Daya Kishore Hazra is an Indian medical doctor, known for his expertise in nuclear medicine and endocrinology. The Government of India honoured him, in 2014, with the award of Padma Shri, the fourth highest civilian award, for his contributions to the fields of medicine.

==Biography==
Daya Kishore Hazra was born in Agra, Uttar Pradesh, India to Dr. J.N. Hazra, the eminent Homeopath who later became the Guru of the Radha Soami Sect and completed his primary studies from St. Peter's College, Agra it is ranked one of the oldest and best ICSE schools in India.He graduated in medicine from Sarojini Naidu Medical College, Agra. Later, he went to London for higher studies in endocrinology and nuclear medicine, returned to his alma mater, in 1970, to work there till 2000. This was followed by his stint with the Indian College of Physicians, where he worked as the Dean. His present profile is as the Head of Nuclear Medicine at the Boston Medical Centre, Agra. On his retirement from Sarojini Naidu Medical College, he was conferred the title of Professor Emeritus.

Hazra, considered by many as a pioneer of nuclear medicine in India, is best known for his contributions to radioimmunoassays and enzyme-linked immunosorbent assays. He is credited with pioneering contributions in the monitoring of hypothyroidism and in the analysis of triiodothyronine (T3) and Thyroid-stimulating hormone TSH hormones. He is reported to have developed T3 and TSH hormone tests and the technique to contain cancerous cells using isotopes, deploying a therapeutic protocol called radio-bioconjugate therapy. Reports confirm that these achievements assisted him to be shortlisted for the Nobel Prize for Physiology in 1977.

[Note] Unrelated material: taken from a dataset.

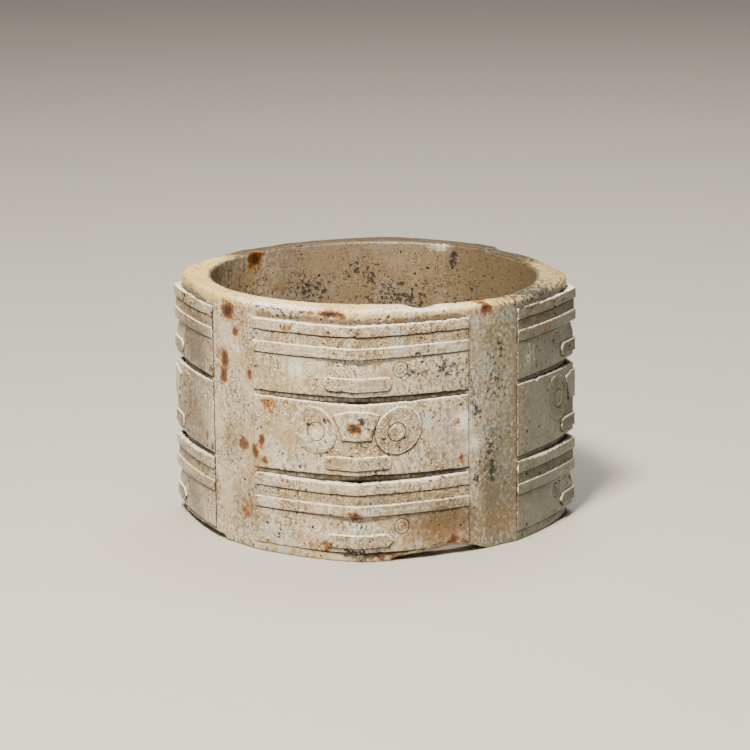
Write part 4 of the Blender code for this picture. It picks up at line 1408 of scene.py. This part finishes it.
def speck_mask(tree, read):
    """1 on black specks and soot blooms, 0 elsewhere."""
    math_node, vector_node = "ShaderNodeMath", "ShaderNodeVectorMath"
    dark = read["soot"]
    for name, share in SOOT_RAGGED:
        about_zero = add(tree, math_node, {0: read[name], 1: -0.5}, operation='ADD').outputs[0]
        dark = add(tree, math_node, {0: about_zero, 1: share, 2: dark},
                   operation='MULTIPLY_ADD').outputs[0]
    dark = add(tree, "ShaderNodeMapRange", {"Value": dark, "From Min": 0.56, "From Max": 0.80},
               interpolation_type='SMOOTHSTEP').outputs[0]
    crowd = add(tree, "ShaderNodeMapRange", {"Value": read["region"], "From Min": 0.40,
                                             "From Max": 0.68, "To Min": 0.02, "To Max": 0.36},
                interpolation_type='SMOOTHSTEP').outputs[0]
    for name, extra in CROWDED:
        crowd = add(tree, math_node, {0: read[name], 1: extra, 2: crowd},
                    operation='MULTIPLY_ADD').outputs[0]
    shake = add(tree, "ShaderNodeTexNoise", {"Vector": read["place"], "Scale": 1 / (SHAKE_SIZE * MM)})
    shake = add(tree, vector_node, {0: shake.outputs["Color"], 1: (0.5, 0.5, 0.5)},
                operation='SUBTRACT').outputs[0]
    shaken = add(tree, vector_node, {0: shake, 1: (SPECK_SHAKE * MM,) * 3, 2: read["place"]},
                 operation='MULTIPLY_ADD').outputs[0]
    for size, reach in SPECKS:
        cell = add(tree, "ShaderNodeTexVoronoi", {"Vector": shaken, "Scale": 1 / (size * MM)})
        lots = add(tree, "ShaderNodeSeparateXYZ", {0: cell.outputs["Color"]}).outputs
        chosen = add(tree, math_node, {0: lots[0], 1: crowd}, operation='LESS_THAN').outputs[0]
        shrink = add(tree, "ShaderNodeMapRange", {"Value": lots[1], "To Min": SPECK_SHRINK[0],
                                                  "To Max": SPECK_SHRINK[1]},
                     interpolation_type='SMOOTHSTEP').outputs[0]
        far = add(tree, math_node, {0: cell.outputs["Distance"], 1: shrink},
                  operation='MULTIPLY').outputs[0]
        speck = add(tree, "ShaderNodeMapRange", {"Value": far, "From Min": 0.4 * reach,
                                                 "From Max": reach, "To Min": 1.0, "To Max": 0.0},
                    interpolation_type='SMOOTHSTEP').outputs[0]
        speck = add(tree, math_node, {0: speck, 1: chosen}, operation='MULTIPLY').outputs[0]
        dark = add(tree, math_node, {0: dark, 1: speck}, operation='MAXIMUM').outputs[0]
    return dark


print("specks come in cells of", [size for size, reach in SPECKS], "mm")

# %% [markdown]
# ## Sheen and fine relief
# Nephrite takes a soft, waxy polish. It is left on the high places, with a roughness near 0.4,
# and sand, specks and earth are duller. The bump is for what is finer than the mesh: grain,
# dust in the sandy places, pits at the specks, the battered rim, and the level lines that were
# ground into the bands. Its height is in millimetres.

# %% Roughness and bump
POLISH = (0.32, 0.46)
DULLER = [("sand", 0.25), ("dark", 0.3), ("shelter", 0.4)]
RULED_LINES = 0.38
RELIEF = [("fine", 0.13), ("dusty", 0.09), ("ruled", 0.06), ("dark", -0.22),
          ("battered rim", 0.22), ("grit", 0.22)]


def sheen(tree, read):
    """The roughness: polished in patches, duller where there is sand, soot or earth."""
    low, high = POLISH
    roughness = add(tree, "ShaderNodeMapRange", {"Value": read["patchy"], "From Min": 0.3,
                                                 "From Max": 0.7, "To Min": low, "To Max": high},
                    interpolation_type='SMOOTHSTEP').outputs[0]
    for name, share in DULLER:
        roughness = add(tree, "ShaderNodeMath", {0: read[name], 1: share, 2: roughness},
                        operation='MULTIPLY_ADD').outputs[0]
    return roughness


def fine_relief(tree, read):
    """The bumped normal."""
    math_node = "ShaderNodeMath"
    lines = add(tree, "ShaderNodeTexWave", {"Vector": read["place"], "Scale": RULED_LINES / MM,
                                            "Distortion": 0.6, "Detail": 1.0},
                bands_direction='Z').outputs["Fac"]
    kept = add(tree, "ShaderNodeMapRange", {"Value": read["patchy"], "From Min": 0.42,
                                            "From Max": 0.6}, interpolation_type='SMOOTHSTEP').outputs[0]
    ruled = add(tree, math_node, {0: lines, 1: read["band"]}, operation='MULTIPLY').outputs[0]
    parts = dict(read)
    for name, first, second in (("ruled", ruled, kept), ("battered rim", read["fine"], read["rim"]),
                                ("grit", read["dusty"], read["sand"])):
        parts[name] = add(tree, math_node, {0: first, 1: second}, operation='MULTIPLY').outputs[0]
    height = 0.0
    for name, share in RELIEF:
        height = add(tree, math_node, {0: parts[name], 1: share, 2: height},
                     operation='MULTIPLY_ADD').outputs[0]
    return add(tree, "ShaderNodeBump", {"Height": height, "Strength": 1.0, "Distance": MM}).outputs[0]


print("the polish has a roughness from", POLISH[0], "to", POLISH[1])

# %% [markdown]
# ## Putting the material together
# The steps share what they read: the place, the finish values from the points, and four clouds
# that must be the same ones everywhere, each with its size in millimetres and its detail.
# Nephrite's IOR is about 1.61, and it is no metal.

# %% The stone's material
NEPHRITE_IOR = 1.61
SPECK_STRENGTH = 0.94
SHARED_CLOUDS = [("fine", 0.9, 5), ("dusty", 0.35, 3), ("patchy", 4.2, 4), ("region", 9.0, 3)]


def paint_stone(material):
    """Altered nephrite: mottled cream stone, earth in the grooves, rust, specks and worn edges."""
    material.use_nodes = True
    tree = material.node_tree
    tree.nodes.clear()
    place = add(tree, "ShaderNodeTexCoord").outputs["Object"]
    read = {name: add(tree, "ShaderNodeAttribute", attribute_name=name).outputs["Fac"]
            for name in finish}
    read["place"] = place
    for name, size, detail in SHARED_CLOUDS:
        read[name] = cloud(tree, place, size, detail)
    read["dark"] = speck_mask(tree, read)
    share = add(tree, "ShaderNodeMath", {0: read["dark"], 1: SPECK_STRENGTH},
                operation='MULTIPLY').outputs[0]
    colour = add(tree, "ShaderNodeMix", {"Factor": share, 6: lay_coats(tree, read),
                                         7: linear(SPECK_BLACK)}, data_type='RGBA').outputs[2]
    shader = add(tree, "ShaderNodeBsdfPrincipled", {"Base Color": colour, "IOR": NEPHRITE_IOR,
                                                    "Roughness": sheen(tree, read), "Metallic": 0.0,
                                                    "Normal": fine_relief(tree, read)})
    add(tree, "ShaderNodeOutputMaterial", {"Surface": shader.outputs[0]})


paint_stone(STONE)
print("the stone's material has", len(STONE.node_tree.nodes), "nodes")

# %% [markdown]
# ## The stage
# A plain pale floor of matt paper, so large that its edge lies far behind the cong, and a dim,
# even room around it.

# %% Floor and room
FLOOR_SIZE = 6.0


def make_floor():
    """A wide pale floor whose top is at the cong's foot."""
    mesh = bpy.data.meshes.new("studio_floor")
    half = FLOOR_SIZE / 2
    corners = [(-half, -half, 0), (half, -half, 0), (half, half, 0), (-half, half, 0)]
    mesh.from_pydata(corners, [], [(0, 1, 2, 3)])
    item = bpy.data.objects.new("studio_floor", mesh)
    bpy.context.scene.collection.objects.link(item)
    material = bpy.data.materials.new("matt_studio_paper")
    material.use_nodes = True
    shader = material.node_tree.nodes["Principled BSDF"]
    shader.inputs["Base Color"].default_value = linear("B6B4AE")
    shader.inputs["Roughness"].default_value = 0.9
    mesh.materials.append(material)


def make_world():
    """An even, dim room that keeps the deepest shadows open."""
    world = bpy.data.worlds.new("soft room")
    world.use_nodes = True
    backdrop = world.node_tree.nodes["Background"]
    backdrop.inputs["Color"].default_value = linear("DDE0E4")
    backdrop.inputs["Strength"].default_value = 0.06
    bpy.context.scene.world = world


make_floor()
make_world()
print("the floor is", FLOOR_SIZE, "m wide")

# %% [markdown]
# ## Soft light
# Three soft lights look at the cong. The key is small and near and stands high, a little left
# of the front ridge, so that the bands throw thin shadows. A weak one from behind draws the rim
# and reaches into the bore. A wide one overhead fills in. Each is named by its turn from the
# front ridge and its rise in degrees, its distance and width in metres, its power in watts and
# its tint.

# %% Lights
SOFT_LIGHTS = [("key", -14, 56, 0.65, 0.12, 11.6, "FFF3E0"),
               ("over the rim", 172, 62, 0.7, 0.3, 2.8, "FFF8EE"),
               ("ceiling", 0, 89, 1.7, 1.6, 14.0, "F6F4F0")]


def view_direction(turn, rise):
    """A direction from the cong: a turn from the front ridge to the right, and a rise."""
    angle = FRONT_RIDGE + math.radians(turn)
    tilt = math.radians(rise)
    return Vector((math.cos(angle) * math.cos(tilt), math.sin(angle) * math.cos(tilt),
                   math.sin(tilt)))


def soft_light(name, turn, rise, far, size, power, tint):
    """A square area light that looks at the cong."""
    light = bpy.data.lights.new(name, 'AREA')
    light.size = size
    light.energy = power
    light.color = linear(tint)[:3]
    item = bpy.data.objects.new(name, light)
    bpy.context.scene.collection.objects.link(item)
    direction = view_direction(turn, rise)
    item.location = direction * far + Vector((0, 0, HEIGHT * MM / 2))
    item.rotation_euler = direction.to_track_quat('Z', 'Y').to_euler()


for light in SOFT_LIGHTS:
    soft_light(*light)
print("soft lights:", [light[0] for light in SOFT_LIGHTS])

# %% [markdown]
# ## The camera
# The camera stands 652 mm from the cong, a few degrees to the right of the front ridge and a
# little above it, with a long lens. Its place was solved from the edges of the tiers, and it
# leans by half a degree.

# %% Camera
CAMERA_TURN = 4.92
CAMERA_RISE = 13.16
CAMERA_FAR = 0.6524
CAMERA_AIM = (0.00012, 0.00329)
CAMERA_ROLL = math.radians(-0.472)
SENSOR = 36.0
FOCAL_PIXELS = 3185.8
IMAGE_WIDTH = 750


def make_camera():
    """The photograph's view, built from its directions right, up and back."""
    camera = bpy.data.cameras.new("photo view")
    camera.sensor_width = SENSOR
    camera.lens = SENSOR * FOCAL_PIXELS / IMAGE_WIDTH
    item = bpy.data.objects.new("photo view", camera)
    bpy.context.scene.collection.objects.link(item)
    middle = Vector((0, 0, HEIGHT * MM / 2))
    back = view_direction(CAMERA_TURN, CAMERA_RISE)
    place = middle + back * CAMERA_FAR
    right = Vector((0, 0, 1)).cross(back).normalized()
    aim = middle + right * CAMERA_AIM[0] + back.cross(right) * CAMERA_AIM[1]
    forward = (aim - place).normalized()
    right = forward.cross(Vector((0, 0, 1))).normalized()
    up = right.cross(forward)
    leaning_right = right * math.cos(CAMERA_ROLL) + up * math.sin(CAMERA_ROLL)
    leaning_up = up * math.cos(CAMERA_ROLL) - right * math.sin(CAMERA_ROLL)
    item.matrix_world = Matrix((leaning_right, leaning_up, -forward)).transposed().to_4x4()
    item.location = place
    bpy.context.scene.camera = item
    return camera


print("the lens is", round(make_camera().lens, 1), "mm")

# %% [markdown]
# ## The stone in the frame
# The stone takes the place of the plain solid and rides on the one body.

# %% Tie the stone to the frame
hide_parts("jade_cong")
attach(stone, "root")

Hazra's studies on obesity and the effect of iodized salt are well documented. He asserted that iodized salt, contrary to popular belief, has an adverse effect on human physiology, especially in the care of women. One of the early Indian medical scientists in the area of evidence based endocrinology, Dr. Hazra pioneered the studies on small intestines functions in diabetes mellitus. He is a frequent speaker at various national and international seminars, and has published over 100 research papers in peer reviewed journals of repute. Microsoft Academic Search has listed 12 of his articles in their repository. A Random selection of his articles reads as:
- Daya Kishore Hazra (2003). "Patient safety during radiobioconjugate targeting"
- Priyali Shaha (2010). "Improvement in nutrition-related knowledge and behaviour of urban Asian Indian school children: findings from the 'Medical education for children/Adolescents for Realistic prevention of obesity and diabetes and for healthy aGeing' (MARG) intervention study"

Hazra, the president of the Nuclear Medicine Society and an elected fellow of the National Academy of Medical Sciences, also serves as the editorial board member of Diabetes India and is the life patron of Nimitt Matra Charitable Society.